►

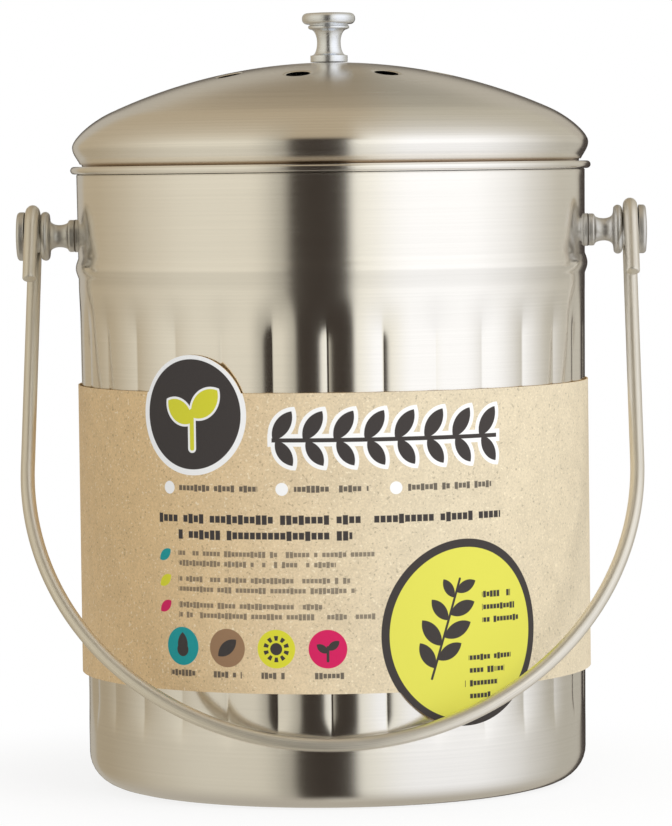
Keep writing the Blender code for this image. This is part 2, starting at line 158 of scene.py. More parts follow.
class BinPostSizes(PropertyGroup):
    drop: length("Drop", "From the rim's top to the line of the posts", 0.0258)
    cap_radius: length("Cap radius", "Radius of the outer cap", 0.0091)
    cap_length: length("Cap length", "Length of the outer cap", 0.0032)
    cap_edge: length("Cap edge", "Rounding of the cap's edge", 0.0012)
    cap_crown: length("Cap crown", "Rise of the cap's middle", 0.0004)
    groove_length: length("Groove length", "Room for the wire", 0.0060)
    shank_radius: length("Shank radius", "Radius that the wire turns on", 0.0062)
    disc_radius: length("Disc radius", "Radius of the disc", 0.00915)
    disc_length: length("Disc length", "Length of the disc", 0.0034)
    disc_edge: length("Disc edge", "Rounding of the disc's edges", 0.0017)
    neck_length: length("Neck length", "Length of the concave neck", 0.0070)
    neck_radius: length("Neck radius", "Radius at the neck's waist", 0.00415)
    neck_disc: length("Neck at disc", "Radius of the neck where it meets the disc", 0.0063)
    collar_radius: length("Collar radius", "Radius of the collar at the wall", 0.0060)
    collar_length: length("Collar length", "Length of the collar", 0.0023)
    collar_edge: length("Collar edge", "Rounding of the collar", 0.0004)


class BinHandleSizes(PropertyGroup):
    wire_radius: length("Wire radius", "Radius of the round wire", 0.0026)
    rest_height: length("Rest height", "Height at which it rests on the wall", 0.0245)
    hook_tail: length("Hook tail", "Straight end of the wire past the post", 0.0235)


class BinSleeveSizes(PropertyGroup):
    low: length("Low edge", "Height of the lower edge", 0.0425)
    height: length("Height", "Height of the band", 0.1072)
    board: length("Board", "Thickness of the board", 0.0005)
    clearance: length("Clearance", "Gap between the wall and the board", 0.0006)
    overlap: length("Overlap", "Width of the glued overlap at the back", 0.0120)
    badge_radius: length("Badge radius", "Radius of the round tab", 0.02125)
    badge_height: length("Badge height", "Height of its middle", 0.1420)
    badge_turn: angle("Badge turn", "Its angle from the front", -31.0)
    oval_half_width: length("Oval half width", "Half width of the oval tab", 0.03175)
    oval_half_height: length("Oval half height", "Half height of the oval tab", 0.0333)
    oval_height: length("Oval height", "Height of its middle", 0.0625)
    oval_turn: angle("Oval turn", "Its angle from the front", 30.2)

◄
►

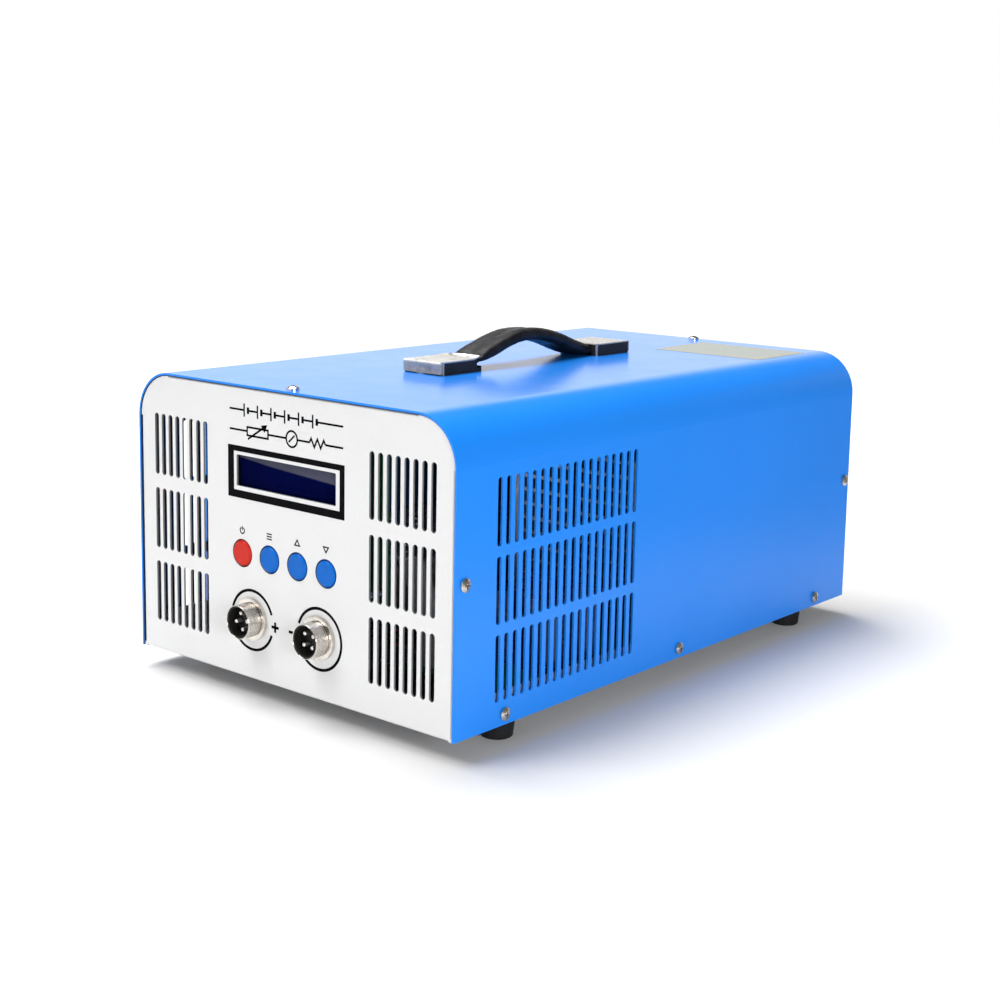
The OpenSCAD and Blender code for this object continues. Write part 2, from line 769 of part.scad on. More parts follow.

◄
►

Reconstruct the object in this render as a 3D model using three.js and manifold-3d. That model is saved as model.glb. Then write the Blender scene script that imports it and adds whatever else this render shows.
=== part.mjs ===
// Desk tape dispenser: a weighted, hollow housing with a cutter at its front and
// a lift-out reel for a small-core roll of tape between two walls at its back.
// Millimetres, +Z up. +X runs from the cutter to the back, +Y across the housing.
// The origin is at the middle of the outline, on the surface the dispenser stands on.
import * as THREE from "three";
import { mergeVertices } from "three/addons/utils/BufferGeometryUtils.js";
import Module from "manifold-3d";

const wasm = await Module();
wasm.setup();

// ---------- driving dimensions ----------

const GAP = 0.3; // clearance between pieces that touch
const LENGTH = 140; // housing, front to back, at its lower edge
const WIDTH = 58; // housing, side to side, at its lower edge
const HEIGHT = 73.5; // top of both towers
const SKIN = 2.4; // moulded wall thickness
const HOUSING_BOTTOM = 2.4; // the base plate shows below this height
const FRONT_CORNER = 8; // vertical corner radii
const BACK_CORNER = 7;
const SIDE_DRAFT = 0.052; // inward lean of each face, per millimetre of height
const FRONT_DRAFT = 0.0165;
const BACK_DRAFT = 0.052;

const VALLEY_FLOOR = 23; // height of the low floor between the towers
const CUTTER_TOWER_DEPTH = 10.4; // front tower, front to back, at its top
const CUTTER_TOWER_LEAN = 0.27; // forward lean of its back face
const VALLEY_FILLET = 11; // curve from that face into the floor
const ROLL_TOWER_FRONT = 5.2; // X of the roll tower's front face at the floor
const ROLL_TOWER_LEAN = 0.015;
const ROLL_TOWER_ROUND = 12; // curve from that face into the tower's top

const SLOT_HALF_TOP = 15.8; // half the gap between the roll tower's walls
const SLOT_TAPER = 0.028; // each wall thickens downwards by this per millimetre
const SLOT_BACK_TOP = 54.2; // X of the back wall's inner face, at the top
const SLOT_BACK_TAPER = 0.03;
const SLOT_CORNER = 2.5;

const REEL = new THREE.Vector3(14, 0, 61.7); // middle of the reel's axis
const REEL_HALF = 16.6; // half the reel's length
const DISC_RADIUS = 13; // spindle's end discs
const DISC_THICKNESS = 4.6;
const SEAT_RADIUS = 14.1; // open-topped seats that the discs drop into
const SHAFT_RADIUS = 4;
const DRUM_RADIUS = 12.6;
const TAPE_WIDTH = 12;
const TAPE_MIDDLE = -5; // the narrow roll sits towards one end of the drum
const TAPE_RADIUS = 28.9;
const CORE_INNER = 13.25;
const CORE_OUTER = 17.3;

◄

**AIM:**
Repeat, word for word, only the lines from the line holding "Keep writing the" through the line holding "of the wire", with both of those lines included.

**RESULT FOR THIS TASK:**
Keep writing the Blender code for this image. This is part 2, starting at line 158 of scene.py. More parts follow.
class BinPostSizes(PropertyGroup):
    drop: length("Drop", "From the rim's top to the line of the posts", 0.0258)
    cap_radius: length("Cap radius", "Radius of the outer cap", 0.0091)
    cap_length: length("Cap length", "Length of the outer cap", 0.0032)
    cap_edge: length("Cap edge", "Rounding of the cap's edge", 0.0012)
    cap_crown: length("Cap crown", "Rise of the cap's middle", 0.0004)
    groove_length: length("Groove length", "Room for the wire", 0.0060)
    shank_radius: length("Shank radius", "Radius that the wire turns on", 0.0062)
    disc_radius: length("Disc radius", "Radius of the disc", 0.00915)
    disc_length: length("Disc length", "Length of the disc", 0.0034)
    disc_edge: length("Disc edge", "Rounding of the disc's edges", 0.0017)
    neck_length: length("Neck length", "Length of the concave neck", 0.0070)
    neck_radius: length("Neck radius", "Radius at the neck's waist", 0.00415)
    neck_disc: length("Neck at disc", "Radius of the neck where it meets the disc", 0.0063)
    collar_radius: length("Collar radius", "Radius of the collar at the wall", 0.0060)
    collar_length: length("Collar length", "Length of the collar", 0.0023)
    collar_edge: length("Collar edge", "Rounding of the collar", 0.0004)


class BinHandleSizes(PropertyGroup):
    wire_radius: length("Wire radius", "Radius of the round wire", 0.0026)
    rest_height: length("Rest height", "Height at which it rests on the wall", 0.0245)
    hook_tail: length("Hook tail", "Straight end of the wire past the post", 0.0235)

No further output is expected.